I counted 37 total in attendance. That included the seven with me, the three other seminarians we met outside and the employees of the establishment. The place could probably pack 150-200 sweaty bodies. Just imagine 37 spaced out like the electrons on those junior high chemistry film strips of atoms. One of us came up with the image of eighth grade dance where everyone stands around awkwardly waiting for someone else to get into the music first.

On stage was a band of five, the stereotypical praise and worship band setup. There's a law--I'm guessing somewhere in 1 Thessalonians--that says the lead singer must play acoustic guitar, there must be a lead electric, rhythm electric, bass guitar and drum kit. And if you want to go out really trendy and edgy, you get a jimbe. And each song, instrumentally speaking, was played exactly the same.

Furthermore, it appeared as though ever trace of alcohol had been wiped clean from the place. The ornate faux-ivory tap handles had been removed. A red cloth covered the bar with bags of chips and bottled water. A sign read: "Doritos - 50 cents." It was comical, really. Gotta clean the place up for Jesus to show.

We tried to process all this on the way home.

"It was like somebody thought, hey, wouldn't it be a great idea to do worship in a bar?"

"Anybody know what they do in bars?"

"Yeah, we could totally reach those people and witness to people at the bar!"

We played this conversation out to its sad, sarcastic and cynical conclusion. I hope I'm not being a bad influence.

I can write and joke about this because I know for a painful fact I've done this myself. I've sat in on enough leadership meetings and planning forums to see that point when the Body falls more in love with the program than with the Christ and his Bride.

Do we think it will make us cool in the eyes of the world to bring our church service to a bar? Is it a sordid curiosity to see how the other half lives? Do we do it to justify our guilty conscience to "go out into all the world"? Is it even possible to do something like this out of love for a Beautiful Savior, for broken people and for good music?

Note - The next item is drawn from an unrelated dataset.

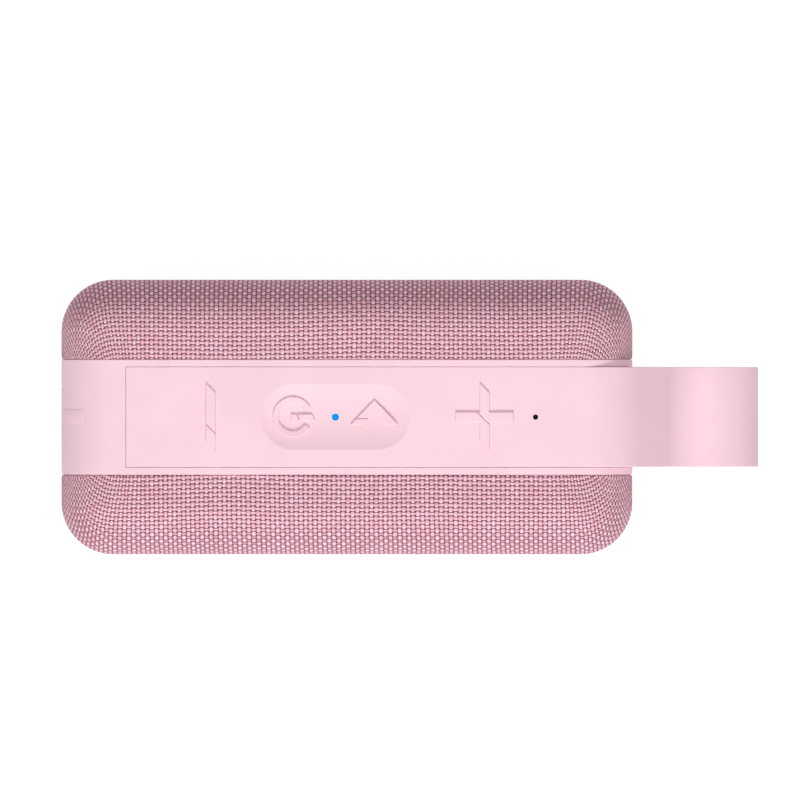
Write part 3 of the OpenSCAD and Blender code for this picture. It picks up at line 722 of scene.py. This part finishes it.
# Each key's outline, the width of the web round it, and its marks
KEYS = {
    "minus_key": (rectangle(1.6, 7.1), 1.4, minus_marks()),
    "plus_key": (rectangle(6.1, 7.1), 1.4, plus_marks()),
    "power_key": (octagon(4.25), 1.25, power_marks()),
    "play_key": (octagon(4.65), 0.95, play_marks()),
}


def centre_x(node):
    low, high = box_mm(node)
    return (low.x + high.x) / 2


def key_x(name):
    return centre_x(name.replace("key", "plunger"))


def build_keys():
    """Each key's rigid middle, and the web round it between the strip and the key."""
    stem_top = TOP_Z - STRAP_T + 0.1
    for name, (outline, web, marks) in KEYS.items():
        x = key_x(name)
        low = box_mm(name)[0].z
        stem = lathe([(PINPOINT, stem_top), (STEM_R, stem_top), (STEM_R, low), (PINPOINT, low)], x)
        shape = joined(plate(outline, x), stem, *(raised(mark, x) for mark in marks))
        finish_piece(mesh_object(name + "_top", shape), name, "silicone", [name], key_normal)
        build_web(name, outline, web, x)


def key_normal(point, flat):
    """The strip's normal on a key's top and its web, above the stem and the plate's base."""
    return top_normal(point, flat) if point[2] > TOP_Z - STRAP_T + 0.5 else None


def build_web(name, outline, web, x):
    """A ring of soft sectors, one to each side of the key."""
    inner = shifted(outline, x)
    outer = shifted(grown(outline, web), x)
    for k in range(len(outline)):
        m = (k + 1) % len(outline)
        shape = patch([outer[k], outer[m], inner[m], inner[k]], *WEB_STEPS, WEB_T)
        sector = mesh_object(f"{name}_web_{k + 1}", shape)
        finish_piece(sector, None, "silicone", guide=key_normal)
        start, end = ((np.array(ring[k]) + np.array(ring[m])) / 2 for ring in (outer, inner))
        side = unit(np.array(inner[m]) - np.array(inner[k]))
        end = start + (end - start) - side * ((end - start) @ side)
        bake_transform(sector)


# ---------- strap ----------

def strap_frames():
    """Points on the strap's outer face, with the direction to its inner face, as a path in XZ."""
    rise = 90 - SLOPE
    level = [STRIP_X + ahead for ahead in (0, 0.05, 0.18, 0.5)]
    level += [SHOULDER_C[0] - back for back in (0.9, 0.5)]
    upper = [((x, TOP_Z), (0, -1)) for x in level]
    for n in map(heading, np.linspace(90, rise, 15)):
        upper.append(((SHOULDER_C[0] + SHOULDER_R * n[0], SHOULDER_C[1] + SHOULDER_R * n[1]), (-n[0], -n[1])))
    for n in map(heading, np.linspace(180 + rise, 270, 15)):
        upper.append(((HOLLOW_C[0] + HOLLOW_R * n[0], HOLLOW_C[1] + HOLLOW_R * n[1]), n))
    for n in map(heading, np.linspace(90, 0, 21)[1:]):
        upper.append(((END_X + END_R * n[0], MID_Z + END_R * n[1]), (-n[0], -n[1])))
    lower = [((p[0], 2 * MID_Z - p[1]), (n[0], -n[1])) for p, n in reversed(upper[:-1])]
    return upper + lower


def strap_section(drop, radius=0.12):
    """The strap's outline across its width, as pairs of Y and depth. A drop lowers the outer face."""
    corners = ((STRAP_Y - radius, drop + radius, 90, 0, -1), (STRAP_Y - radius, STRAP_T - radius, 0, -90, -1))
    right = [(STRAP_Y - 3 * radius, drop)]
    for y, depth, first, last, sign in corners:
        right += [(p[0], depth + sign * (p[1] - depth)) for p in arc((y, depth), radius, first, last, 3)]
    left = [(-y, depth) for y, depth in reversed(right)]
    return right + left


def build_strap():
    path = strap_frames()
    tip = [0.1, 0.03]
    drops = tip + [0.0] * (len(path) - 2 * len(tip)) + tip[::-1]
    rings = [[(p[0] + n[0] * depth, y, p[1] + n[1] * depth) for y, depth in strap_section(drop)]
             for (p, n), drop in zip(path, drops)]
    strap = mesh_object("control_strap_moulding", loft(rings))
    combine(strap, foot_pad(), "UNION")
    combine(strap, scoop_cutter())
    for name, (outline, web, _) in KEYS.items():
        hole = shifted(grown(outline, web), key_x(name))
        combine(strap, prism(hole, TOP_Z - STRAP_T - 1, TOP_Z + 1))
    for x, radius in ((LAMP_X, LAMP_R + 0.2), (MIC_X, MIC_R + 0.02)):
        combine(strap, lathe([(radius, TOP_Z - STRAP_T - 1), (radius, TOP_Z + 1)], x))
    finish_piece(strap, ROOT, "silicone", ["control_strap"], top_normal)


def foot_pad():
    """A low pad with round ends and a rounded lower edge, with its top inside the strap."""
    length, width = 78, 17
    return loft([[(x, y, z) for x, y in stadium(length - 2 * inset, width - 2 * inset)]
                 for inset, z in ((0.25, 0.0), (0.07, 0.07), (0.0, 0.25), (0.0, FOOT_Z + 0.4))])


# ---------- belt ----------

def bed_depth(angle):
    """The depth of the strap's bed at an angle round the body's right shoulder."""
    n = np.array(heading(angle))
    offset = np.array((CORE_X, CORE_Z + MID_Z)) - np.array(SHOULDER_C)
    along = offset @ n
    reach = -along + math.sqrt(along ** 2 - offset @ offset + (SHOULDER_R - STRAP_T) ** 2)
    return max(0.0, min(STRAP_T, EDGE_R - reach))


def belt_stations():
    """Where the belt's section stands round the body: the core's point, the angle, and both beds' depths."""
    start = STRIP_X - SEAM
    steps = np.linspace(90, 0, CORNER_STEPS + 1)
    right = [(CORE_X, CORE_Z, a, bed_depth(a), 0) for a in steps]
    top = [(start, CORE_Z, 90, 0, 0), (start, CORE_Z, 90, STRAP_T, 0)]
    recess_low = HINGE_Z - HINGE_ROOM - MID_Z
    port = [(-CORE_X, recess_low, 180, 0, 0), (-CORE_X, recess_low, 180, 0, PORT_T)]
    shoulder = [(-CORE_X, CORE_Z, a, 0, PORT_T) for a in np.linspace(180, 90 + RECESS_EDGE, 13)]
    shoulder += [(-CORE_X, CORE_Z, a, 0, 0) for a in np.linspace(90 + RECESS_EDGE, 90, 7)]
    upper_right = top + right
    lower_right = [(x, -z, -a, bed, 0) for x, z, a, bed, _ in reversed(upper_right)]
    lower_left = [(-CORE_X, -CORE_Z, -a, 0, 0) for a in np.linspace(90, 180, CORNER_STEPS + 1)]
    return port + shoulder + upper_right + lower_right + lower_left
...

What I saw missing Sunday--and what I see missing from much of the efforts of Christian evangelization in my world--is Incarnation. The best example of Incarnation I know is found in Phillipians 2. Paul describes Jesus, "who, being in very nature God, did not consider equality with God something to be grasped, but made himself nothing, taking the very nature of a servant, being made in human likeness" (2:7, NIV).

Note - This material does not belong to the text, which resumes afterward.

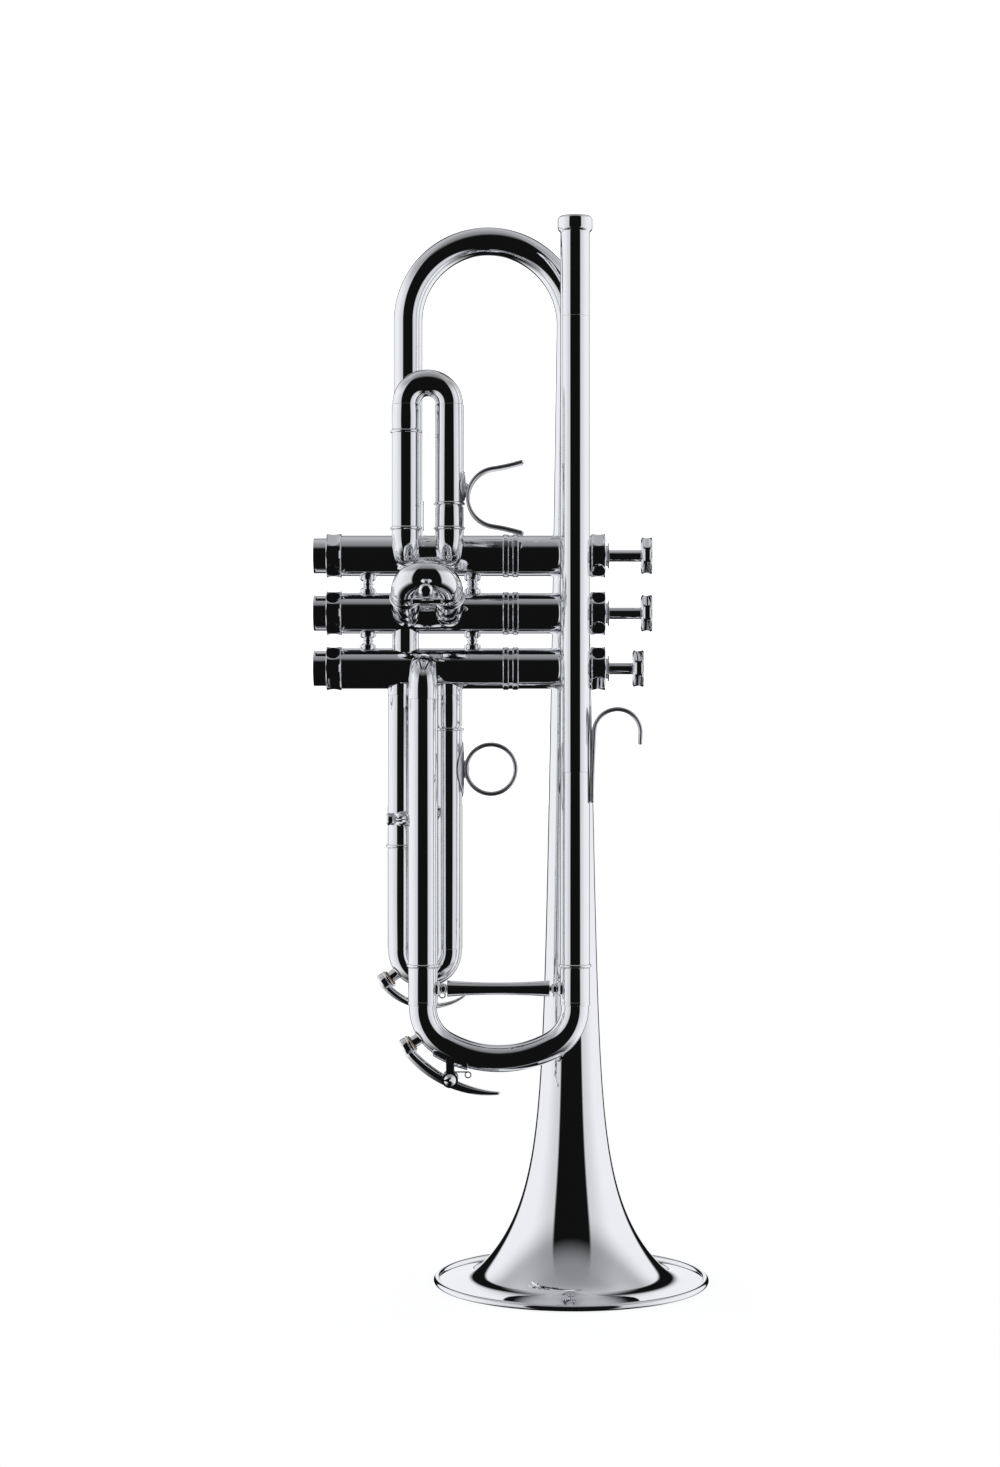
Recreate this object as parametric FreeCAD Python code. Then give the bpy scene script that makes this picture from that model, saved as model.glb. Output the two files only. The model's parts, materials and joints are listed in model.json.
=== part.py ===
import FreeCAD, Part
import math
import os

# B-flat trumpet in silver-plated brass, standing on its bell.
# Millimetres. Z runs up the bell axis from the rim plane, X runs towards the finger buttons,
# and Y runs from the leadpipe side through the valves to the bell.

V = FreeCAD.Vector
UP = V(0, 0, 1)
DOWN = V(0, 0, -1)
RIGHT = V(1, 0, 0)
FRONT = V(0, -1, 0)
BACK = V(0, 1, 0)

# ---- sheet, tube and running clearances ----
WALL = 0.5
SLIDE_FIT = 0.08
PISTON_FIT = 0.06
PIVOT_FIT = 0.06
FACE_GAP = 0.3

# ---- where the three vertical planes stand, front to back ----
LEAD_Y = -37.0
VALVE_Y = -20.0
FIRST_SLIDE_Y = -33.0
TAIL_Y = -8.0
BELL_Y = 0.0

# ---- bell ----
RIM_RADIUS = 62.0
RIM_BEAD = 1.5
RIM_WIRE = 0.8
RIM_SEAT = 1.4
STEM_RADIUS = 6.6
STEM_TOP = 442.0
STEM_TAPER = 0.0145
FLARE_SIZE = 32.5
FLARE_LENGTH = 27.0
THROAT_SIZE = 4.2
THROAT_LENGTH = 115.0
LIP_SIZE = 72.0
LIP_LENGTH = 0.9
TAIL_FERRULE_FROM = 346.0
TAIL_FERRULE_TO = 360.0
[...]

I'm supposed to be reading Christianity Rediscovered by Vincent J. Donovan right now. It's after 2 am and I've a 100 pages to go with a page review due in 12 hours. What Donovan speaks about is right in line with this idea of Incarnation as he describes his experience attempting to express the Gospel to an East African tribe:
I had no right to disrupt this body of customs, of traditions. It was the way of salvation for these people, their way to God. It was one of the nations to whom we had to bring the gospel--bring the gospel to it as it was. In those lay their possibility for salvation" (24).

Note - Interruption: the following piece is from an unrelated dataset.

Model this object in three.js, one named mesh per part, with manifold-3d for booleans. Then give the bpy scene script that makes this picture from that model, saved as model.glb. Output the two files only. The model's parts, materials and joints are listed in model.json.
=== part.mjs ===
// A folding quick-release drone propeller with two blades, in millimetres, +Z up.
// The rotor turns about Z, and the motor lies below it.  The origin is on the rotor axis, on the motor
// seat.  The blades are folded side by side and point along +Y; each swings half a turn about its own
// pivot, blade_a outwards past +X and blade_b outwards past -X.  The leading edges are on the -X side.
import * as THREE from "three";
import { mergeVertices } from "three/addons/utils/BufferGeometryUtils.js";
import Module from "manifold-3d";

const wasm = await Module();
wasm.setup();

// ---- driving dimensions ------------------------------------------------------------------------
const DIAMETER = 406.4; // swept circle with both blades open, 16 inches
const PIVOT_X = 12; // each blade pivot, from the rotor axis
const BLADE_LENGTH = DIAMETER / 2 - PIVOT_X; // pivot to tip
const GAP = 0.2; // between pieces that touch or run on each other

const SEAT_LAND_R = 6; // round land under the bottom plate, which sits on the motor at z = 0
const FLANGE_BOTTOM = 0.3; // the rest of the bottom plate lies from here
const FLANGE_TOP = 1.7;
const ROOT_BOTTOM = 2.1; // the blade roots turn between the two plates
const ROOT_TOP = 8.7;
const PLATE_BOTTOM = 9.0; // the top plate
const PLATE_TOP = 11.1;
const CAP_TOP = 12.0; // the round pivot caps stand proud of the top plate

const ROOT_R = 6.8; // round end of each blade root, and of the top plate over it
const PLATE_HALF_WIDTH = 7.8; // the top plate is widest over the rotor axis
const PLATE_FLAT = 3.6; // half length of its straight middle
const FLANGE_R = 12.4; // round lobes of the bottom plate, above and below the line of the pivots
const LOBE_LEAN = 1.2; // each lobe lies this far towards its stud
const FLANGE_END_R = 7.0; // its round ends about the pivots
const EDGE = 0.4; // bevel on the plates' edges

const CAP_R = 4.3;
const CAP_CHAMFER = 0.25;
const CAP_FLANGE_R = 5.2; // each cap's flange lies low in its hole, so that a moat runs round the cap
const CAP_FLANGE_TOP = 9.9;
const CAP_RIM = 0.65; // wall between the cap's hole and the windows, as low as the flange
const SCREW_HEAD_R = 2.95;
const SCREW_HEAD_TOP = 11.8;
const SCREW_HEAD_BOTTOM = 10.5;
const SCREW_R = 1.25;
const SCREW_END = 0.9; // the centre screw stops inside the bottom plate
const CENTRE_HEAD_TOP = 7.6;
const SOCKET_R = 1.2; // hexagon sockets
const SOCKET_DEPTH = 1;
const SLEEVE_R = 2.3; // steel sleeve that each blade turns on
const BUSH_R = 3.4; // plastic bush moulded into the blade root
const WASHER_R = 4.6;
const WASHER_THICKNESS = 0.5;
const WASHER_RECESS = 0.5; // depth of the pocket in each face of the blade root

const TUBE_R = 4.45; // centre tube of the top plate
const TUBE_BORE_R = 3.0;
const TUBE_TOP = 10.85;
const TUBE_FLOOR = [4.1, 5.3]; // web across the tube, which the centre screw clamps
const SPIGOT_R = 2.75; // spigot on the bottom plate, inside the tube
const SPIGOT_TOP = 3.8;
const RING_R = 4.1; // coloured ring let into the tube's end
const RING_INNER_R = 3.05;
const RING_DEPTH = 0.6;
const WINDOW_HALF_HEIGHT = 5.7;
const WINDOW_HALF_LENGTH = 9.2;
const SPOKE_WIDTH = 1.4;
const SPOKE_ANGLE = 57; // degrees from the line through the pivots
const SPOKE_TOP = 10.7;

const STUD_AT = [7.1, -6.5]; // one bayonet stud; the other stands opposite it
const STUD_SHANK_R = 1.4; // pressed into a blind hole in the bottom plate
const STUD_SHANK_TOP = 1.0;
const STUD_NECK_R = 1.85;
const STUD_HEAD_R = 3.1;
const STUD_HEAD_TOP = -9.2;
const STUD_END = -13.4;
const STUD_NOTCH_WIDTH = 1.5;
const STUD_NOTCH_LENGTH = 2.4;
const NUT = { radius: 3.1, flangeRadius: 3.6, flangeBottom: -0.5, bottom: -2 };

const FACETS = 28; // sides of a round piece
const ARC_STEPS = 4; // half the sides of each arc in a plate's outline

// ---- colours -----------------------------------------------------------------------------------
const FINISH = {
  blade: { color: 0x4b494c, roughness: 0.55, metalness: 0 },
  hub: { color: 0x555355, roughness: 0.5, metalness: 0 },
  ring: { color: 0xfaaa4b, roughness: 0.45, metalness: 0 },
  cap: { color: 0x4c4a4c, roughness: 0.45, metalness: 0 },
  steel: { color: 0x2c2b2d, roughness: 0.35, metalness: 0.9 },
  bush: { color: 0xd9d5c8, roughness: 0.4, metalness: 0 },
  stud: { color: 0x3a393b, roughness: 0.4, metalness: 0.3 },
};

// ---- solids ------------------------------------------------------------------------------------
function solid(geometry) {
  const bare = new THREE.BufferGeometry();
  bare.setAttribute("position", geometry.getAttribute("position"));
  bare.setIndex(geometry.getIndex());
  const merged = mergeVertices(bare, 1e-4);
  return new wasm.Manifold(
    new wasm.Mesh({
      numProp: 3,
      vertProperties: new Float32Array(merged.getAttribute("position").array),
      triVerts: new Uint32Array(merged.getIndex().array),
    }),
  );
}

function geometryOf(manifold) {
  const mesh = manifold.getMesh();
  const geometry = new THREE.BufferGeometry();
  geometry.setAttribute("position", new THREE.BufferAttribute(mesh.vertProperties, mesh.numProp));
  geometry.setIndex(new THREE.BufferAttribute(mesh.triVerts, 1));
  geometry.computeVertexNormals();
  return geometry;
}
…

Incarnation means existing in two spheres simultaneously. Jesus embodied the completeness of God. He also embodied the frailty and vulnerability of a man. Good luck wrapping your mind around that paradox. Perhaps it's the logical conundrum that so vexes us and prevents from being both the children of God and human beings at the same time.

But Paul's immediate preceding words to his declaration of the double nature of Christ are, "Your attitude should be the same as that of Christ Jesus." We are to be a Body Incarnate. We are to live in two worlds simultaneously. When Christ removed barrier between men and God, he also demolished the wall between secular and sacred. They are one and the same.

However, what I saw Sunday was a failure to speak the language. I saw the Christian sub-culture artificially transposed onto a foreign context. It was an ill-fitting suit. I try to imagine what such an event might look like if it were organized and composed by people who lived incarnationally, by people who spoke the language of both Jesus and the post-college indie rocker crowd. Could it be different? What would it look like?

And I try to imagine what I might look like if I truly lived with one foot firmly in the Body of Christ and one foot firmly in the world around me. What would I look like if I could live incarnationally?